Version 3 and Jetpack Compose

I'm excited about what's coming! With all this restructuring coming. I've been really pleased by how far Jetpack Compose has been going and what it can do for me and this app. Working with constraint layout is a pain in the ass. Working with animations, xml, multiple screen sizes and constraint layout is a pain in the ass that has a pain in the ass in the ass. My hope is that compose makes it easier going forward as they've promised.

I'm mostly worried about backwards compatibility, it's long term support and it's stability. I'm still learning how it works, some things I'll learn as I go but what also worried me is, once I switch to compose, I'll have to use the beta version of android studio, meaning everyone else who will try to add something will have to do the same for project compatibility issues. Plus, Google's meaning of "beta" is "expect the whole thing to blow up in your face" so that also had held me back in taking a leap of faith.

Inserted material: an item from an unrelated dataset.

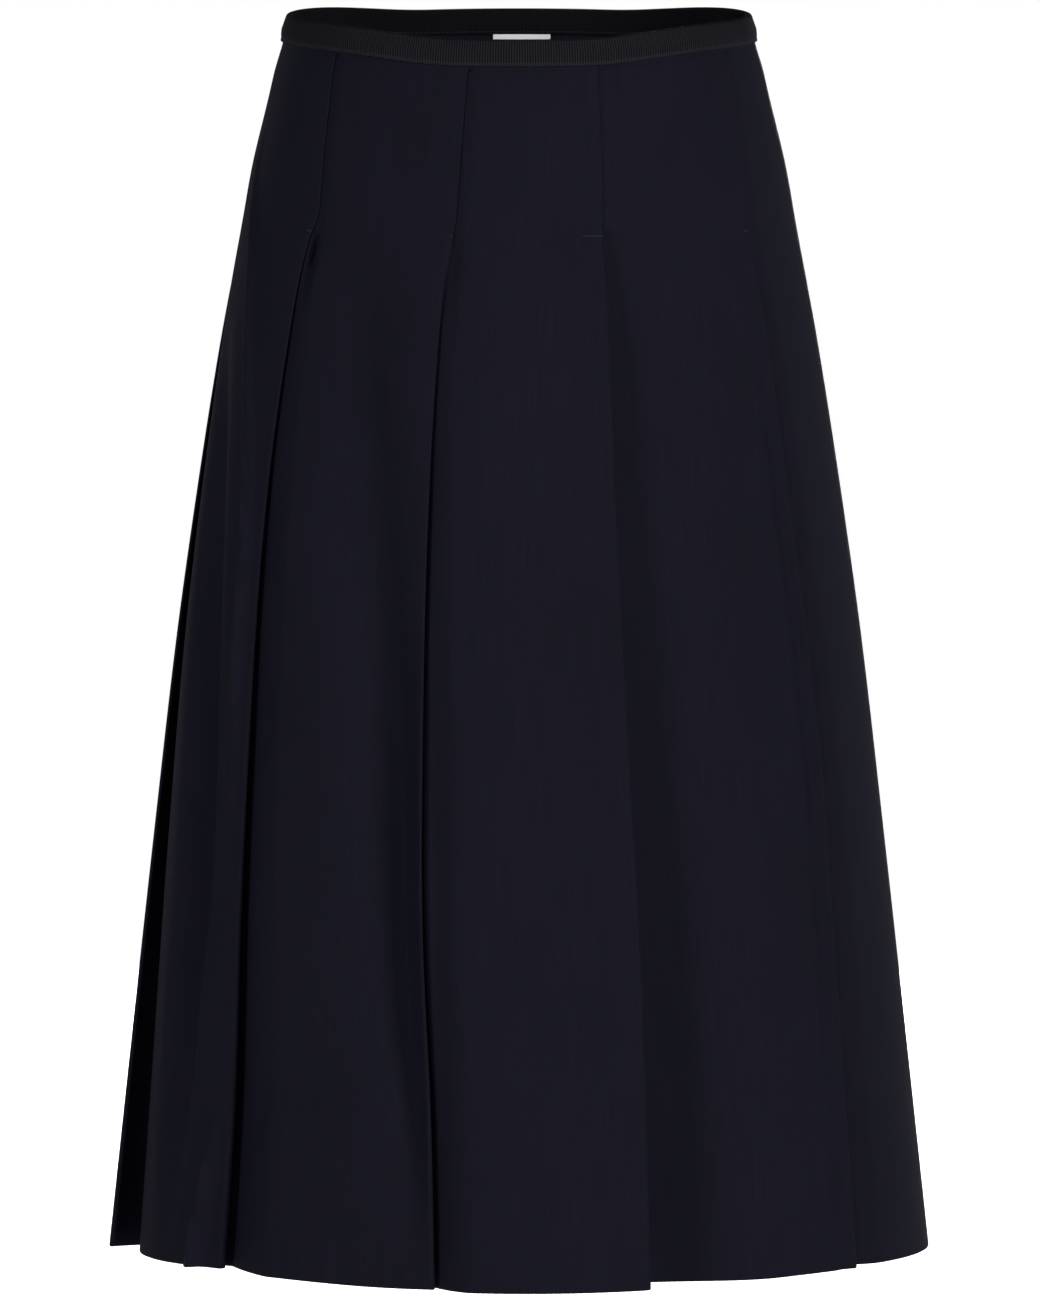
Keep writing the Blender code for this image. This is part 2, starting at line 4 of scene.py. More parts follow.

I've pretty much decided to go ahead with compose for version 3 of Slim Launcher. I will not do a big major v3 release whilst maintaining v2 like I thought I would. I'm most likely going to add things incrementally. One of the most important ones is having to introduce compose whilst keeping the app working and looking exactly the same as before. Not just a small compose component hiding in the dark but have it be a wrapper for the whole application and inevitably compose to host xml view fragments in preparations for their rewrite. This will not be much of a challenge, as I learn from compose documentation but I will take extra precaution/time in factoring it in.

I'm super excited about the future and I'm really happy with how far this project has gone, and all the weird opportunities it has opened for me. The least I can do is to invest back into it with my time and learnings to make it a better version of itself.